K8s operator fdb.cluster IP addresses issue

I’m trying to use the kubernetes operator.
I’ve successfully set up the cluster ( I hope so ) and I see the pods go up.
for some reason the operator fails on status check:
/var/dynamic-conf/fdb.cluster’.

Could not communicate with a quorum of coordination servers:
12.13.44.16:4501 (unreachable)
12.13.80.35:4501 (unreachable)
12.13.90.14:4501 (unreachable)

These are IPs of older pods that were once up and no longer exist.
How do I have the k8s operator refresh this file for all the cluster?
I’ve tried to delete pods + the operator itself, but when everything comes back again, it’s the same error with the same IPs.

If the pods have all had their IP changed, then recovery will be a complex process. We have an open issue on the broader problem with IP fragility (https://github.com/FoundationDB/fdb-kubernetes-operator/issues/266), but we should get it into documentation as well, until we have a real fix. I’ve never encountered this myself, so I can’t be sure of the correct recovery path. One possible path is:

  1. Manually edit the connection string in the operator status to have the correct IPs
  2. Manually edit the cluster files in /var/fdb/data/fdb.cluster on each pod to have the correct IPs
  3. Bounce all of the fdbserver processes
1 Like

what happens in scale up/ down of nodes if a node no longer exists?
should we set ips to be persistent ? maybe stateful sets?
also since i’m relatively new to fdb and trying to asses whether or not fdb is a good use case for us can you explain how to do the following:

  1. Manually edit the connection string in the operator status to have the correct IPs
  2. Bounce all of the fdbserver processes

Before scaling down nodes, we will exclude the nodes to be removed, and change the coordinators to only include remaining nodes.

StatefulSet wouldn’t provide any guarantees of IP persistence. If the pods get deleted, the StatefulSet controller would create new pods which would likely get different IPs. The issue I linked above has some discussion of what we would need to do to address this problem in the general case.

You can edit the connection string in the resource status by using kubectl edit fdb X, where X is the name of your cluster.

To bounce the processes, you’ll want to use kubectl exec to get into the foundationdb container in the pod, and run pkill fdbserver or some other command that will kill the processes.

1 Like

Thank you for the useful cluster recovery tips. I ran into this when a couple of k8s nodes were scaled down at the same time and figured out how to get this recovery to work.

Setting the connectionString using kubectl edit fdb <cluster name> doesn’t work because of this issue: https://github.com/kubernetes/kubectl/issues/564 but I got it to work with curl!

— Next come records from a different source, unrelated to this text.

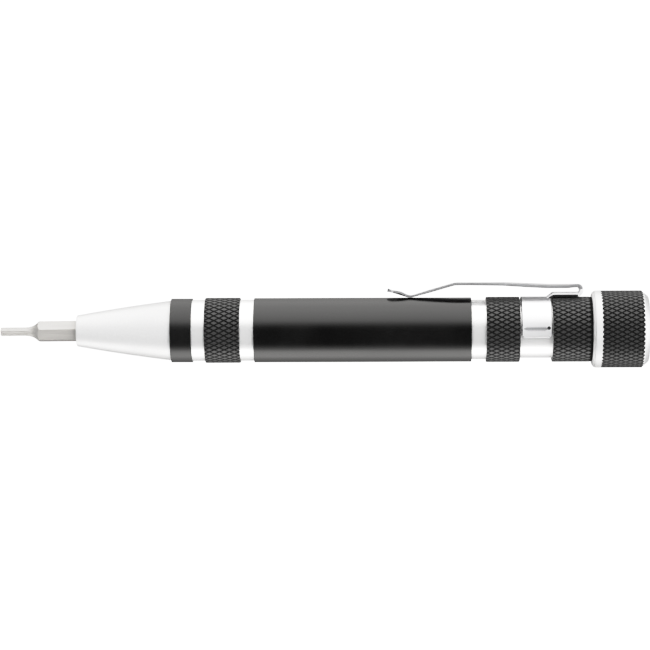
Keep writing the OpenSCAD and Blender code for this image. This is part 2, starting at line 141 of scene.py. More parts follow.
def metal(name, low, high, rough, metallic=1.0, lines=0.0, grain=0.0, specular=0.5,
          rough_spread=0.05, line_scale=TURNED_LINES, turned=0.0):
    """A metal with turned lines round the tool, fine grain and uneven sheen."""
    m, nt, bsdf = new_material(name)
    if turned:
        tangent = put(nt, "ShaderNodeTangent", direction_type="RADIAL", axis="X")
        nt.links.new(tangent.outputs["Tangent"], bsdf.inputs["Tangent"])
        bsdf.inputs["Anisotropic"].default_value = turned
        bsdf.inputs["Anisotropic Rotation"].default_value = 0.25
    bsdf.inputs["Metallic"].default_value = metallic
    bsdf.inputs["Specular IOR Level"].default_value = specular
    fine = noise(nt, stretched(nt, *line_scale), 3.0, 0.6)
    patch = noise(nt, stretched(nt, PATCH_SCALE, PATCH_SCALE, PATCH_SCALE), 3.0, 0.5)
    nt.links.new(ramp(nt, fine, [(LOW_STOP, low), (HIGH_STOP, high)]), bsdf.inputs["Base Color"])
    sheen = [(LOW_STOP, rough - rough_spread), (HIGH_STOP, rough + rough_spread)]
    nt.links.new(ramp(nt, patch, sheen), bsdf.inputs["Roughness"])
    under = None
    if lines:
        under = bump(nt, bsdf, fine, lines, LINE_HEIGHT)
    if grain:
        g = noise(nt, stretched(nt, GRAIN_SCALE, GRAIN_SCALE, GRAIN_SCALE), 2.0, 0.6)
        bump(nt, bsdf, g, grain, GRAIN_HEIGHT, under)
    return m


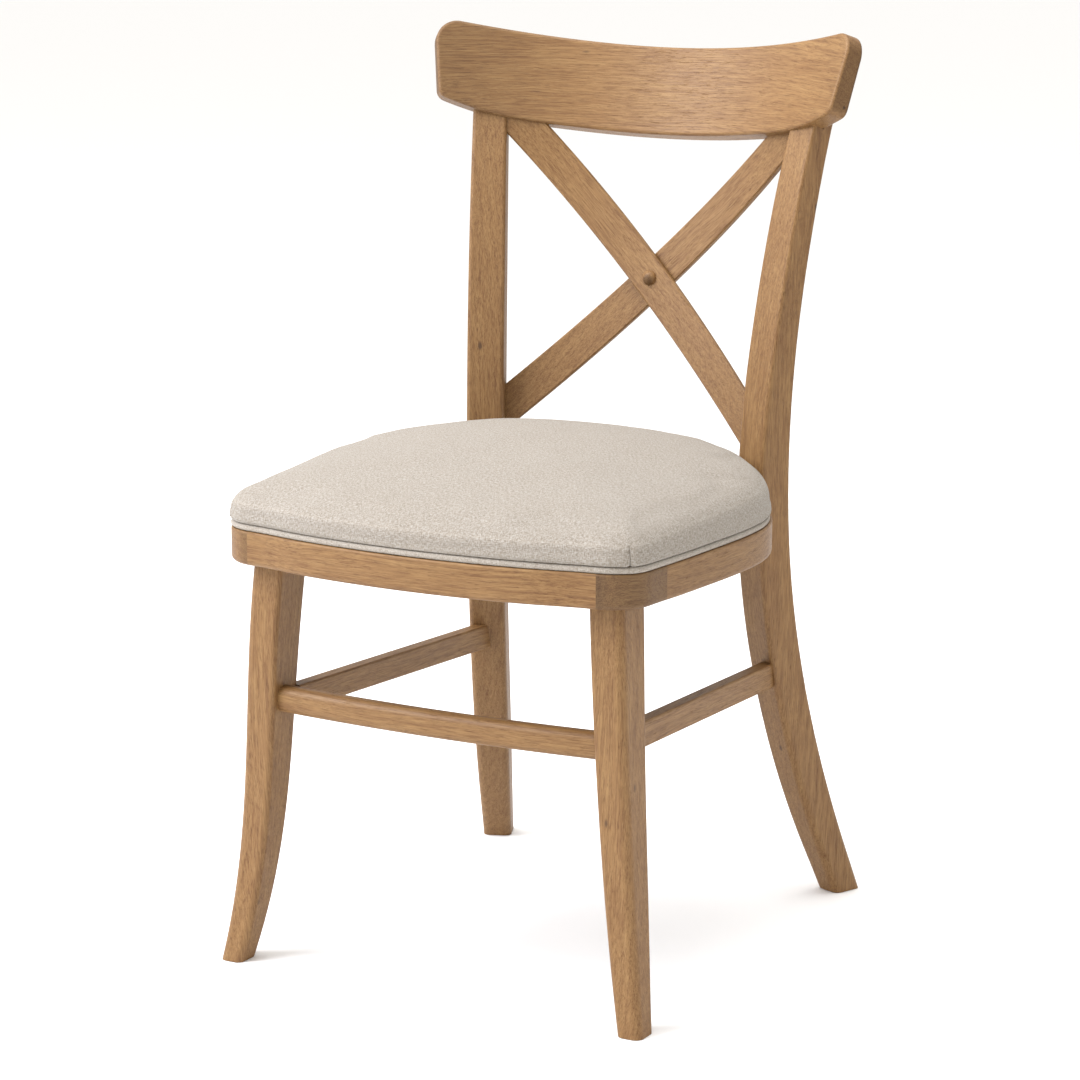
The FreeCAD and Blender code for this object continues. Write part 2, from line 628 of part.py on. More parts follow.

Here’s an example of updating my connectionString on a cluster called documents (first have kubectl proxy running in another tab):

curl localhost:8001/apis/apps.foundationdb.org/v1beta1/namespaces/default/foundationdbclusters/documents/status --header Content-Type: application/json-patch+json --request PATCH --data [{"op": "replace", "path": "/status/connection
String", "value": "documents:<redacted>@10.0.1.113:4501,10.0.3.68:4501,10.0.2.119:4501"}]